When I was an undergraduate at UT in 1982 my physics Professor, Rory Coker, asserted that hypnosis did not exist. He claimed it was all a fraud, and that anyone claiming it existed was a crook.
That's how absurd a postion science had staked out in its continuing struggle to explain away common, potentially-documentable phenomena which they have no explaination for.
The disciplines of psychology and psychiatry therefore never arrived at a usable model of the mind that could explain ordinary experiences such as dreams, hypnosis or suggestability, much less other phenomena which might be experienced by some individuals but not others, such as precognition or clairvoyance.
But for the intelligence officers who lived in the real world, where they experienced or witnessed such things, they had to arrive at a more accurate understanding.
In the early 1950s, when it was realized that the battleground in the struggle against communism would be for beliefs and ideas, it was vital that a genuine understanding of human behavor be gained.
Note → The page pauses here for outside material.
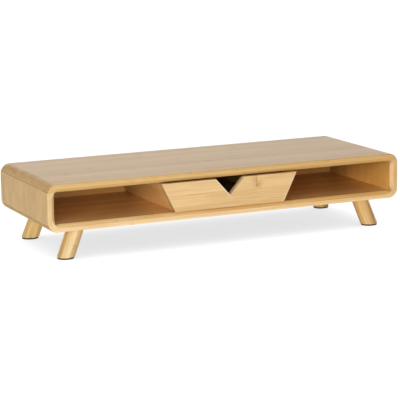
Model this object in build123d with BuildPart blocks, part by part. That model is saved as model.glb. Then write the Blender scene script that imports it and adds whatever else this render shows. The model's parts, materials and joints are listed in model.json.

The last thing anyone in government wanted was for our adversaries to gain some esosteric knowledge in influencing beliefs that we were ignorant of.
As such a lot of mistakes were made, as in many areas of intelligence work early on. However, by the early 1970s CIA had funded genuine work with real scientists which produced accurate knowledge of the mind. And all of this work was, and is, largely outside the disciplines of psychology and psychiatry. This contract work was performed largely by physicists.
Two resources I recommend for a window into this are:
www.espresearch.com
www.mindmotivations.com
This is one area where CIA got it right, because the people involved with it were on the analytic side of the agency, not the operational side.